## PROBLEM TO SOLVE
Only the lines from the one containing "the zip's tape." down to the one containing "obj.matrix_world = world" should be printed, exactly as they stand, ends included.

## DATA LINES

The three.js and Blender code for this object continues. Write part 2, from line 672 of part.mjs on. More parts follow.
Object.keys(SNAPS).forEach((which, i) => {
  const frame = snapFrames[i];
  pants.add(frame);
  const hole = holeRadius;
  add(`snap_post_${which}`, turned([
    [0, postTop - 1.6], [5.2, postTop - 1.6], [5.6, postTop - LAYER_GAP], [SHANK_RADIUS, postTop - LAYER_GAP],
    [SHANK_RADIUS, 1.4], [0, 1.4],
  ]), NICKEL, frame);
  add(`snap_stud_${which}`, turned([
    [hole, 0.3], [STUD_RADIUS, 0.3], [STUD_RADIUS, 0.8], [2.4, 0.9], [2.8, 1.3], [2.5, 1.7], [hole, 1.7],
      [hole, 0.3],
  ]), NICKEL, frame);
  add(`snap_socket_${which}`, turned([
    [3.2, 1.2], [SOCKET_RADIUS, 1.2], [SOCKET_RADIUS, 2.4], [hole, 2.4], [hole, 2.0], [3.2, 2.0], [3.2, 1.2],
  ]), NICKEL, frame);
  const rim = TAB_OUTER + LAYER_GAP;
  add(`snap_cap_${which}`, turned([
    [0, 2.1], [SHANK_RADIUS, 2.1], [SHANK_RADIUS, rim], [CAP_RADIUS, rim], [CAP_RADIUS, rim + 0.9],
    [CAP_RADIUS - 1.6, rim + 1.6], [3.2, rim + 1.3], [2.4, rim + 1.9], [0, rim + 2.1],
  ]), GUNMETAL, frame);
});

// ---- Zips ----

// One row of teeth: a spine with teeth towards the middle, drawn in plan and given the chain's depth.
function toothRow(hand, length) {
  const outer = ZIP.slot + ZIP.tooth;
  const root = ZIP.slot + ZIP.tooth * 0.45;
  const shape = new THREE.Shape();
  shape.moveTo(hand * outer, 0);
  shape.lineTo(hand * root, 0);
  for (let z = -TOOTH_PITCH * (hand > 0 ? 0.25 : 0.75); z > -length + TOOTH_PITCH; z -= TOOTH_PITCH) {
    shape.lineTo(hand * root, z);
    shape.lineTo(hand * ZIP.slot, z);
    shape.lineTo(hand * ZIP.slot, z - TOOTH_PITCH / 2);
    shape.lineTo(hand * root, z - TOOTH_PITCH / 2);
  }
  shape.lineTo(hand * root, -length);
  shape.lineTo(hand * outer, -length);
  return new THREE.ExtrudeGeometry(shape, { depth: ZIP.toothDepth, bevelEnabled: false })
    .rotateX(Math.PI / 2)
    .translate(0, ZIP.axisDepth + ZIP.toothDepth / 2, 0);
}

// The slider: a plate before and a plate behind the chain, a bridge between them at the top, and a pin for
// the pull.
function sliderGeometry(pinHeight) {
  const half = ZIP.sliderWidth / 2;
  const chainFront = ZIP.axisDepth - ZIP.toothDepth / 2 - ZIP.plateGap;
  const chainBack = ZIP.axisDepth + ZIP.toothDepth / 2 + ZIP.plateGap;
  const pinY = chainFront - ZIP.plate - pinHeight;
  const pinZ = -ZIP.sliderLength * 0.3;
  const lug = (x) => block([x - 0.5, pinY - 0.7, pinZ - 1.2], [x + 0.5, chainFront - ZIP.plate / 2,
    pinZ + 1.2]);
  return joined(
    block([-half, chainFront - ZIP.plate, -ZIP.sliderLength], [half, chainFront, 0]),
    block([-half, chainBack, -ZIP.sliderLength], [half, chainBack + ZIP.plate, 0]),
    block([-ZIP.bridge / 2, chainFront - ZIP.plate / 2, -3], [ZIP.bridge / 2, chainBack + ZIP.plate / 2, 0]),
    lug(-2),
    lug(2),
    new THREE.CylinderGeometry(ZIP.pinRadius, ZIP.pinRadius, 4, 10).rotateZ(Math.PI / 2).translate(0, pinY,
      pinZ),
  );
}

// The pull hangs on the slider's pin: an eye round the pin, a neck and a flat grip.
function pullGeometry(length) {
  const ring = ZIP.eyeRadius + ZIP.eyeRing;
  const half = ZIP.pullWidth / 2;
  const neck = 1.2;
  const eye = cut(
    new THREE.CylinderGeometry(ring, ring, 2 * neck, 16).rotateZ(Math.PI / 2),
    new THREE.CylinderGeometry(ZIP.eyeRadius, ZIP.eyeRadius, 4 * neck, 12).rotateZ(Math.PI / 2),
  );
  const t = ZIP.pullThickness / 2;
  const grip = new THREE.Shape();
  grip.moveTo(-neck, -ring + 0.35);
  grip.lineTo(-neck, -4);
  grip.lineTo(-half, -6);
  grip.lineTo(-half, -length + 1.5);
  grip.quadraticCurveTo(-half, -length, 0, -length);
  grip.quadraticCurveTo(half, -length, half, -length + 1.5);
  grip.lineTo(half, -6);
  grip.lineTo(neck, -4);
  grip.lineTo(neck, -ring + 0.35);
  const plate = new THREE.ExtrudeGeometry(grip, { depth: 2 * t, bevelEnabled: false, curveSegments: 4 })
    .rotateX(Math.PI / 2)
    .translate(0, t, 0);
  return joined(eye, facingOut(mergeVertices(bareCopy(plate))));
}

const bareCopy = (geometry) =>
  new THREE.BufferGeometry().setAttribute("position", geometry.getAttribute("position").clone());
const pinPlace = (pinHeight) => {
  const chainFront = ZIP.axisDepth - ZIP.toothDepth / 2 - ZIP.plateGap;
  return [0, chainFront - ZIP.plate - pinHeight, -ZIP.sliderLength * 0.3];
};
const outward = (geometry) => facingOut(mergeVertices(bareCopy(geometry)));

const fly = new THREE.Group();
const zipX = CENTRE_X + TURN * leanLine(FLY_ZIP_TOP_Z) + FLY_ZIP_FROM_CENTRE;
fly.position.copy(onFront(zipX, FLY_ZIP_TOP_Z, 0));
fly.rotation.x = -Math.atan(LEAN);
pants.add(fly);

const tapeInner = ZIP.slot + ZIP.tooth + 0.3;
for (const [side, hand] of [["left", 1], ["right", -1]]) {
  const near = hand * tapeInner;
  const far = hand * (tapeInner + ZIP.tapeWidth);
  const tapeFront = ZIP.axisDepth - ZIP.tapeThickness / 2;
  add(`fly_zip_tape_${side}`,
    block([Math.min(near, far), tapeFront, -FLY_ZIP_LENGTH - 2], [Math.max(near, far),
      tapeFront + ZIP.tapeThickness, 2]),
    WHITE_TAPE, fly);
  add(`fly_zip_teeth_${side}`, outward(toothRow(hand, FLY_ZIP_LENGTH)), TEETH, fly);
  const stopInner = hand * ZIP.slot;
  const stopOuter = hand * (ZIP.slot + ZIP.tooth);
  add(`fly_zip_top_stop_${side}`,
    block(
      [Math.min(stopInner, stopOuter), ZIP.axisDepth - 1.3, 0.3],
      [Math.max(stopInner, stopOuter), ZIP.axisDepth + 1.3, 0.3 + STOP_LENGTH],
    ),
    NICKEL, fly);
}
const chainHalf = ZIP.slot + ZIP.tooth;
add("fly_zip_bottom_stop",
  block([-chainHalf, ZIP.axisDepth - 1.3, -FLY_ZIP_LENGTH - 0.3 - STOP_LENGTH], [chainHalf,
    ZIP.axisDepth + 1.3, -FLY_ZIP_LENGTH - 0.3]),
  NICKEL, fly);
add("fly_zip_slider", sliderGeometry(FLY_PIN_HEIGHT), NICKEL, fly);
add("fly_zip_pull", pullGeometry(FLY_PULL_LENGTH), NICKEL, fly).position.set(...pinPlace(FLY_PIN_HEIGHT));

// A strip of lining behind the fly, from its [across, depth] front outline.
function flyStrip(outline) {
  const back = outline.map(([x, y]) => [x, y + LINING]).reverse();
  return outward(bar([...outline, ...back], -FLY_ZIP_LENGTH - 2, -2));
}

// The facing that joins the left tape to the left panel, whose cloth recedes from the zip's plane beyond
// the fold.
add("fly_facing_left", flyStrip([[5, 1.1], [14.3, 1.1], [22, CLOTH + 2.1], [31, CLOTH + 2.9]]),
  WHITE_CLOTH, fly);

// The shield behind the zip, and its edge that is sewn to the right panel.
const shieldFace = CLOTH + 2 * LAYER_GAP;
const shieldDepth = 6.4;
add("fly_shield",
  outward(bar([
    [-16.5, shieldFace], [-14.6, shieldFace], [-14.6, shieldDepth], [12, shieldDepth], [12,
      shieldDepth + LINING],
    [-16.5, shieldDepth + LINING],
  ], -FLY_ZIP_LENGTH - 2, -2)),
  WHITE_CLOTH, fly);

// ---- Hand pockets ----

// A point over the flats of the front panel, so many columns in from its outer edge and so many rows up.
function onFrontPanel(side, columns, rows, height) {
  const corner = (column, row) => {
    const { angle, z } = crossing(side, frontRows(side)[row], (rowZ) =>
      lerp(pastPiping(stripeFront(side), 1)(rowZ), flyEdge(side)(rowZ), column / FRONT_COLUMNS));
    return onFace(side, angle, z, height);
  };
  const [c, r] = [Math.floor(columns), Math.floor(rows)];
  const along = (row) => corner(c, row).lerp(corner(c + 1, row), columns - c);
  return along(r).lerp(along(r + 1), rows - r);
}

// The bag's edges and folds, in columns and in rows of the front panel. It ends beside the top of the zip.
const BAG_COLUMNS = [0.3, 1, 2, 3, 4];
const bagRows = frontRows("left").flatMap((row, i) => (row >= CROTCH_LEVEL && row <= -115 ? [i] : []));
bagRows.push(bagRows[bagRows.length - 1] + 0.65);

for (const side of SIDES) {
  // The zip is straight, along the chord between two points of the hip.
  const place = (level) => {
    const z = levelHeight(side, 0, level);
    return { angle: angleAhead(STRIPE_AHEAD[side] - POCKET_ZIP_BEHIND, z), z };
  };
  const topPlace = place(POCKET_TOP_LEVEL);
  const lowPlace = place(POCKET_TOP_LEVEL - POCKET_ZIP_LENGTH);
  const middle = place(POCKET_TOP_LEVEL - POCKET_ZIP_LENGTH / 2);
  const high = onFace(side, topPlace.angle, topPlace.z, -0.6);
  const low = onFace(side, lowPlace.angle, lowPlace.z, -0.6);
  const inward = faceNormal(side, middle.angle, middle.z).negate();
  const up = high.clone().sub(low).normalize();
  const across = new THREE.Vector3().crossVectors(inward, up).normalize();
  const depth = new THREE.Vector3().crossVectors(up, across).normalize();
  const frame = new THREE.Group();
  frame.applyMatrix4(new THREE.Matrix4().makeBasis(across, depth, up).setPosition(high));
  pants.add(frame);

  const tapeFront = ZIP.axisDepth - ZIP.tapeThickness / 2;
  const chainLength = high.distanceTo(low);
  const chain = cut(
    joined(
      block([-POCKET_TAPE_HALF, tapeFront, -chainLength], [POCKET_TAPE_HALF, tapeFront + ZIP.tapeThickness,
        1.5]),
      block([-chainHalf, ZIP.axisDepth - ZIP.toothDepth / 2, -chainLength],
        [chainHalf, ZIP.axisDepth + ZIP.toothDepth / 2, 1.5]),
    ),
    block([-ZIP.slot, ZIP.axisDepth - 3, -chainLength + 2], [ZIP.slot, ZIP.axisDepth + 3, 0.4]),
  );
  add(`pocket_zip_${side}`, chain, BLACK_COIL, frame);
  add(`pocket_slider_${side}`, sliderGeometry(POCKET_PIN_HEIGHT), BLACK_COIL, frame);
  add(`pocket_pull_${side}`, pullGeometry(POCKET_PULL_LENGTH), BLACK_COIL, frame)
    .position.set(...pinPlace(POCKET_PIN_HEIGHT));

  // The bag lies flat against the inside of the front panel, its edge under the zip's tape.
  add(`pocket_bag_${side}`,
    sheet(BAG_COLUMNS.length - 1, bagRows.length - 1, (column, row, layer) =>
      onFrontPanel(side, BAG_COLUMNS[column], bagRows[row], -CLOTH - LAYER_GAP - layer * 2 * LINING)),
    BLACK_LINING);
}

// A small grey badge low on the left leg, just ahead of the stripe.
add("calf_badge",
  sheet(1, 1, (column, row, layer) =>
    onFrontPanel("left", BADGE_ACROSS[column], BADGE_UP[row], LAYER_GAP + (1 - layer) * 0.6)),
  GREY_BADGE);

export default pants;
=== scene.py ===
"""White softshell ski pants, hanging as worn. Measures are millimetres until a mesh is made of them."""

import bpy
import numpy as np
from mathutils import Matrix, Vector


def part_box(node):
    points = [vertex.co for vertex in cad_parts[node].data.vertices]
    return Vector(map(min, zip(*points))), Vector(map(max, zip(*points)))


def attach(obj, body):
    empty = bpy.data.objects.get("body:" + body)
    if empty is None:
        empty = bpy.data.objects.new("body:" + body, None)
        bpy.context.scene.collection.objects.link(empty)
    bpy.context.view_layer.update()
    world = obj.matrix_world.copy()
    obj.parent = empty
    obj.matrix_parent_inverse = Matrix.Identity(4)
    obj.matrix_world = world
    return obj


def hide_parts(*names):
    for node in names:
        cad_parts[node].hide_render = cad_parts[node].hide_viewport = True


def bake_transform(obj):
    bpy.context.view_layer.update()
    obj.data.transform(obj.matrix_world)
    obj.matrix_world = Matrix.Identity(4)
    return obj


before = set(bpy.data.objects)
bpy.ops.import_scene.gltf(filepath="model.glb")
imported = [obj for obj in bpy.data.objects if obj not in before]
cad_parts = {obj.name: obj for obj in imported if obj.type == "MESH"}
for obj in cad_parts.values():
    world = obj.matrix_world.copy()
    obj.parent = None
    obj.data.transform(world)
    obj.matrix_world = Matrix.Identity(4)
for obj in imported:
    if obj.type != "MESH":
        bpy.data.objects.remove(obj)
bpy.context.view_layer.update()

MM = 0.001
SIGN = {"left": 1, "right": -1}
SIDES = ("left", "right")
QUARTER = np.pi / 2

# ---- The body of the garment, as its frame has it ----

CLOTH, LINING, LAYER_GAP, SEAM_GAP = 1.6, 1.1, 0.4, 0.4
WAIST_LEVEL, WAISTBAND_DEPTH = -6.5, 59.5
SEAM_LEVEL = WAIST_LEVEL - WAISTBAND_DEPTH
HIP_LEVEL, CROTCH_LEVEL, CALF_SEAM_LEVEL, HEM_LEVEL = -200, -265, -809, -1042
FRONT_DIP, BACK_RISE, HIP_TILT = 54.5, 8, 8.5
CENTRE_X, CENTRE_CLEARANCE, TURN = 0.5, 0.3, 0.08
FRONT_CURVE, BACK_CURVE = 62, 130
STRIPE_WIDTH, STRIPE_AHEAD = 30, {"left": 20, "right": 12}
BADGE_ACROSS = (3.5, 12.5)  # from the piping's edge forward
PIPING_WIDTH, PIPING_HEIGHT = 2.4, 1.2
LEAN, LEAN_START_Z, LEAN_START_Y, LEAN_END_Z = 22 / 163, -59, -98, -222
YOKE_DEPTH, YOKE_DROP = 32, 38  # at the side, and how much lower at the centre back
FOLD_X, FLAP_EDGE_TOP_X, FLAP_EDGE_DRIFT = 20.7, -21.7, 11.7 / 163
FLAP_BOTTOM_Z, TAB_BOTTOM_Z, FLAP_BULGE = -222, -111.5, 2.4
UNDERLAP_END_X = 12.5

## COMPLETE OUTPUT
  // The bag lies flat against the inside of the front panel, its edge under the zip's tape.
  add(`pocket_bag_${side}`,
    sheet(BAG_COLUMNS.length - 1, bagRows.length - 1, (column, row, layer) =>
      onFrontPanel(side, BAG_COLUMNS[column], bagRows[row], -CLOTH - LAYER_GAP - layer * 2 * LINING)),
    BLACK_LINING);
}

// A small grey badge low on the left leg, just ahead of the stripe.
add("calf_badge",
  sheet(1, 1, (column, row, layer) =>
    onFrontPanel("left", BADGE_ACROSS[column], BADGE_UP[row], LAYER_GAP + (1 - layer) * 0.6)),
  GREY_BADGE);

export default pants;
=== scene.py ===
"""White softshell ski pants, hanging as worn. Measures are millimetres until a mesh is made of them."""

import bpy
import numpy as np
from mathutils import Matrix, Vector


def part_box(node):
    points = [vertex.co for vertex in cad_parts[node].data.vertices]
    return Vector(map(min, zip(*points))), Vector(map(max, zip(*points)))


def attach(obj, body):
    empty = bpy.data.objects.get("body:" + body)
    if empty is None:
        empty = bpy.data.objects.new("body:" + body, None)
        bpy.context.scene.collection.objects.link(empty)
    bpy.context.view_layer.update()
    world = obj.matrix_world.copy()
    obj.parent = empty
    obj.matrix_parent_inverse = Matrix.Identity(4)
    obj.matrix_world = world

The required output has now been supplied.